Sharpe Ratio Calculations - Using Daily Returns

[CG - Stock Trader]

Dividing the 0.16% annual risk-free rate by 365 is not quite the right way. The correct conversion can be derived from here:
daily = (1+annual)^(1/365)-1 = (1+0.16)^(1/365)-1 = 0.000406713

Since you use 252 trading days for excess returns, you may as well use the corresponding risk-free rate adjusted for 252 days:
daily = (1+annual)^(1/252)-1 = (1+0.16)^(1/252)-1 = 0.000589142

Your way is:
daily = annual / 365 = 0.16 / 365 = 0.000438356

Since annual risk-free rate is so low, the resulting 3 answers above are not much different each other. In fact, for my purposes of calculating the Sharpe's ratio, I drop the risk-free rate from the equation altogether.

Other than that, you calcs appear to be correct. Verify with this:

Annualized Sharpe = sqrt(252) * [R / stdev(R)] = sqrt(252) * [(r-f) / stdev(r-f)]

where
r = daily asset (or index) return
f = daily risk-free return

If you drop the risk free rate, as I suggested, this simplifies to:
Annualized Sharpe = sqrt(252) * (r / stdev(r))

Brilliant thanks for your help. Will adjust accordingly.

 

[Metamega]

Thanks for the article. Good read

 

[i am nobody]

This thread is really bringing interesting value.
I wish we had more like this.

 

[jk90029]

One-year data may NOT be enough.

At least three or five years are needed to make some significant conclusion.

 

[Harrymon123]

I use MarketXLS for this. It worked great for me.

 

[kiers]

any big difference in Std Dev of (R -- Rf) vs Std Dev of R alone? we are supposed to use the former? also is there a good measurement for S&P 500s current (2017 year end YTD) sharpe ratio?

 

[schweiz]

I never understood the meaning of Sharpe ratio. If my results get better, the sharpe ratio gets worse????? The returns are hypothetical and just to show what I don't understand. More profit, no losing periods and still worse??? I would expect the opposite.

 

[nonlinear5]

I never understood the meaning of Sharpe ratio. If my results get better, the sharpe ratio gets worse?????

The Sharpe ratio penalizes the "fat tails", i.e. abnormally high and abnormally low returns. Under certain conditions, it may lead to what's known as a violation of the "first order stochastic dominance" rule. In laymen terms, it means that Sharpe ratio may lead to nonsensical results when evaluating performance.

Consider this example. Let's say we have two fund managers, A and B, with the following record of 10 monthly returns for each one:

A: {+1%, -1%,+1%, -1%,+1%, -1%,+1%, -1%,+1%, +6%}
B: {+1%, -1%,+1%, -1%,+1%, -1%,+1%, -1%,+1%, +20%}

Which one has better performance? Well, by all common sense, B is better than A, because in every single month fund B does either the same or better than fund A.

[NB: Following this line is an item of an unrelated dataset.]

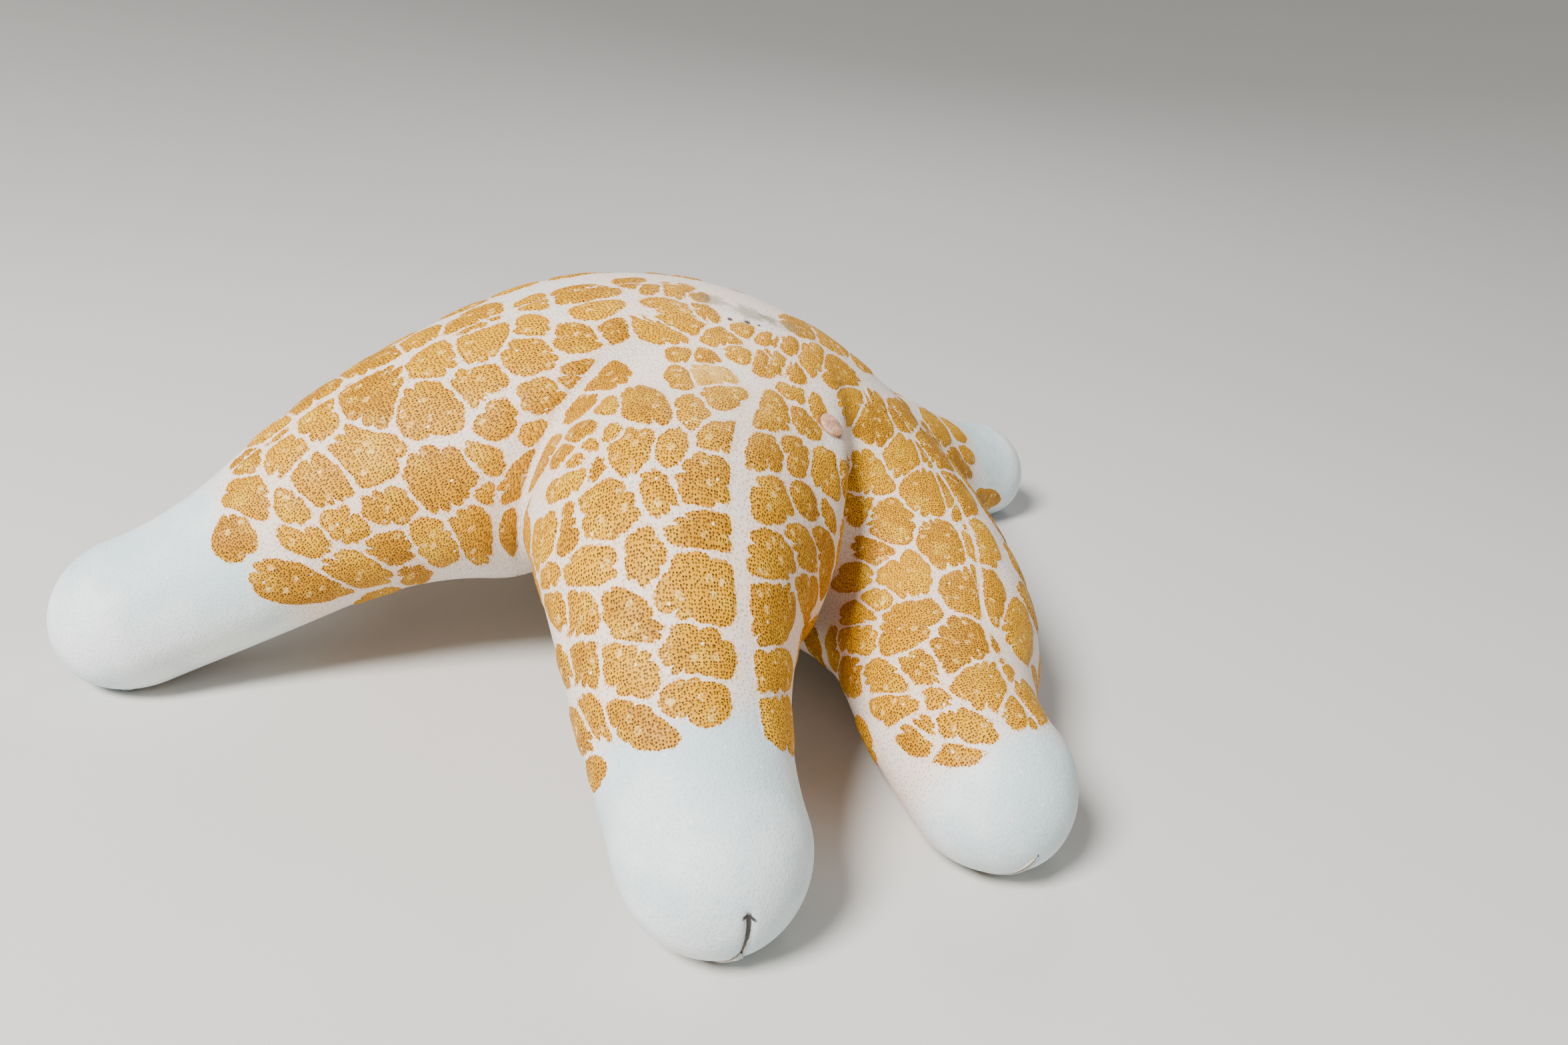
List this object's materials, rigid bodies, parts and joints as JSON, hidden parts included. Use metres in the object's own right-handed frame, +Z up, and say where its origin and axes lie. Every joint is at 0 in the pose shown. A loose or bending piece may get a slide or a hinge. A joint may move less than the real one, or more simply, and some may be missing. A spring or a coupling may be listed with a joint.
{
  "type": "sea star",
  "caption": "Life-size still model of a stout granulated sea star draped in a living pose, pale skin with golden brown patches and plain white arm ends.",
  "frame": {"origin": "on the floor, under the middle of the model's bounding box", "axes": "+Z up from the floor; the arm nearest the picture's camera points towards -Y, and +X is to that camera's right"},
  "size_m": [0.213, 0.2348, 0.0794],
  "materials": {
    "flesh": "soft satin skin, pale pinkish white with golden brown patches of dark dots",
    "pale_end": "soft satin skin, plain bluish white",
    "sieve_plate": "matt, finely grooved, pinkish brown with a darker rim",
    "mouth_skin": "soft moist skin, pinkish brown"
  },
  "bodies": {
    "root": {"disc": "flesh", "sieve_plate": "sieve_plate", "mouth_skin": "mouth_skin", "arm_front_base": "flesh", "arm_front_middle": "flesh", "arm_front_tip": "pale_end", "arm_right_base": "flesh", "arm_right_middle": "flesh", "arm_right_tip": "pale_end", "arm_back_right_base": "flesh", "arm_back_right_middle": "flesh", "arm_back_right_tip": "pale_end", "arm_back_left_base": "flesh", "arm_back_left_middle": "flesh", "arm_back_left_tip": "pale_end", "arm_left_base": "flesh", "arm_left_middle": "flesh", "arm_left_tip": "pale_end"}
  },
  "joints": []
}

But Sharpe ratio of fund B is actually lower than that of fund A. This clear violation of common sense is well published and rightfully criticized as the idiosyncrasy of the Sharpe ratio.

 

[nonlinear5]

any big difference in Std Dev of (R -- Rf) vs Std Dev of R alone? we are supposed to use the former?

In this era of ultra-low interest rates, the "risk-free" rate Rf is so low (virtually zero) that you can drop it from the equation.

There is another aspect to this. Sharpe ratio is supposed to be leverage-insensitive. But when Rf is high enough, it makes Sharpe ratio leverage-sensitive. For this reason, some people choose to drop Rf even when it's significantly different from zero.

 

[schweiz]

The Sharpe ratio penalizes the "fat tails", i.e. abnormally high and abnormally low returns. Under certain conditions, it may lead to what's known as a violation of the "first order stochastic dominance" rule. In laymen terms, it means that Sharpe ratio may lead to nonsensical results when evaluating performance.

Consider this example. Let's say we have two fund managers, A and B, with the following record of 10 monthly returns for each one:

A: {+1%, -1%,+1%, -1%,+1%, -1%,+1%, -1%,+1%, +6%}
B: {+1%, -1%,+1%, -1%,+1%, -1%,+1%, -1%,+1%, +20%}

Which one has better performance? Well, by all common sense, B is better than A, because in every single month fund B does either the same or better than fund A.

But Sharpe ratio of fund B is actually lower than that of fund A. This clear violation of common sense is well published and rightfully criticized as the idiosyncrasy of the Sharpe ratio.

Thanks, I am happy that my sharpe ratio is horribly bad!